EMBL/EMBO Joint Conference 2004
Biology of time and aging: State of the art
Our life span is restricted. Everyone knows this and everyone accepts this as 'biologically' obvious, though for most of us this life seems to be too short. 'othing lives forever.' However, in this statement we think of artificially produced, technical objects; products which are subjected to natural wear and tear during use. This wear and tear leads to the result that at some time or other the object stops working and becomes unusable ('death' in the biological sense). But are the wear and tear and loss of function of technical objects and the death of living organisms really comparable or even similar?
An organism possesses many mechanisms for repair. It is not in principle necessary that a biological system should age and die. Nevertheless a restricted life span, aging and then death are basic characteristics of life. The reason for this is easy to recognize: in nature the existent organisms are regularly replaced by new types. Because of changes in the genetic material (mutations) these organisms have new characteristics and in the course of their individual lives they are tested for optimal or even better adaptation to environmental conditions. Immortality would disturb this system – it needs room for new and better life. This is one basic problem of evolution. Thus death is a basic precondition for the frictionless and rapid development towards better adaptation to the dominant environmental conditions. The restriction of life by death is then sensibly not left to chance, such as disease or accident. It is thus evidently an inherent property of the system of the organism from the first moment of its development. Life span and death are thus programmed from the start of life. This is known as the hypothesis of genetically programmed aging, ending in death, and is not particularly controversial among scientists. The theory does not necessarily posit aging in the sense of slow loss of function before death. Many organisms even die at the zenith of their physiological abilities. For example, many sorts of plant die shortly after flowering and many insects, fish and worms and other animals immediately after reproduction. This is a particularly clear demonstration of the programmatic character of death. The rare 'Progeria', a hereditary human disease which leads to premature aging, is a further very clear demonstration of the genetic basis of the aging process.

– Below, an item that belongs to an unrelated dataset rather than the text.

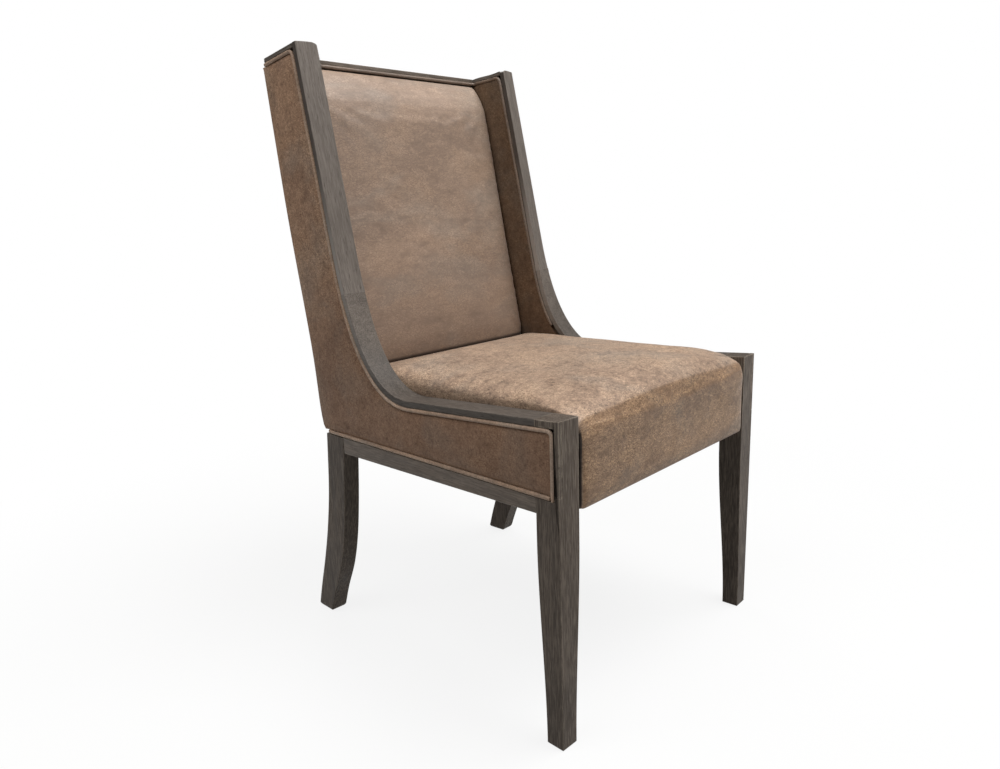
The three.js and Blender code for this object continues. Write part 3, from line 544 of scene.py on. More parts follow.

If life span is a genetically determined biological characteristic it is logically necessary to propose the existence of an internal clock, which in some way measures and controls the aging process and which finally determines death as the last step in a fixed programme. This last step can of course consist of a long succession of different ontogenetic processes. It is of great interest to investigate the site and the function of the 'clock' for life span and on the question of the unit and the beat in which this clock 'ticks'. Are these ticks for example heart beats, breathing acts, metabolic rates or something else? There are a large number of theories dealing with these questions and on the control and the bases of the aging processes per se.